DATASET CONTENT.
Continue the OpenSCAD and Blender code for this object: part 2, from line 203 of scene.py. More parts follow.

---

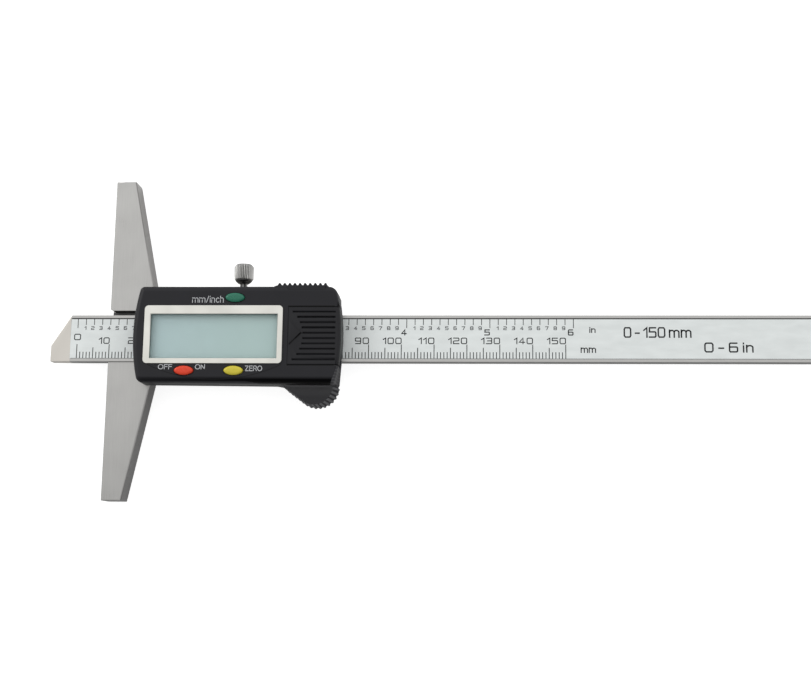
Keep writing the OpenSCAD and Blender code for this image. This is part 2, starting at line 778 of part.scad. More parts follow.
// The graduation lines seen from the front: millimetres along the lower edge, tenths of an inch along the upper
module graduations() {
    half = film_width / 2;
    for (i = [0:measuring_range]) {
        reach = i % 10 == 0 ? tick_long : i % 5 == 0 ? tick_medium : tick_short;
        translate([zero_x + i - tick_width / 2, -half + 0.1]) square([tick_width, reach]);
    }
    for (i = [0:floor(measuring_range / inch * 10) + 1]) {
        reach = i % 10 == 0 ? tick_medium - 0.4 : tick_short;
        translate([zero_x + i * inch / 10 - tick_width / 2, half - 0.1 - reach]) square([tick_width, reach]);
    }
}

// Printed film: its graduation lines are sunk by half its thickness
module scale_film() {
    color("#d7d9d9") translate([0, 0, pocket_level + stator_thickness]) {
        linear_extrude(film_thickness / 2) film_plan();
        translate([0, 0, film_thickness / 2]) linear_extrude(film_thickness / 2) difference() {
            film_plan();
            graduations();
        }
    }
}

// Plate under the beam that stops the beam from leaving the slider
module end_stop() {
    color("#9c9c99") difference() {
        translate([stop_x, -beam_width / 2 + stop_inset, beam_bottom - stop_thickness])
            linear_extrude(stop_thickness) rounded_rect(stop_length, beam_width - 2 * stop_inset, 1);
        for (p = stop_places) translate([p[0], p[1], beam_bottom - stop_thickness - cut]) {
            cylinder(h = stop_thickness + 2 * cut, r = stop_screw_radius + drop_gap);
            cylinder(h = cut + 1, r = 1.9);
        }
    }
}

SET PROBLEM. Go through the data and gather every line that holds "More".

TASK OUTPUT.
Continue the OpenSCAD and Blender code for this object: part 2, from line 203 of scene.py. More parts follow.
Keep writing the OpenSCAD and Blender code for this image. This is part 2, starting at line 778 of part.scad. More parts follow.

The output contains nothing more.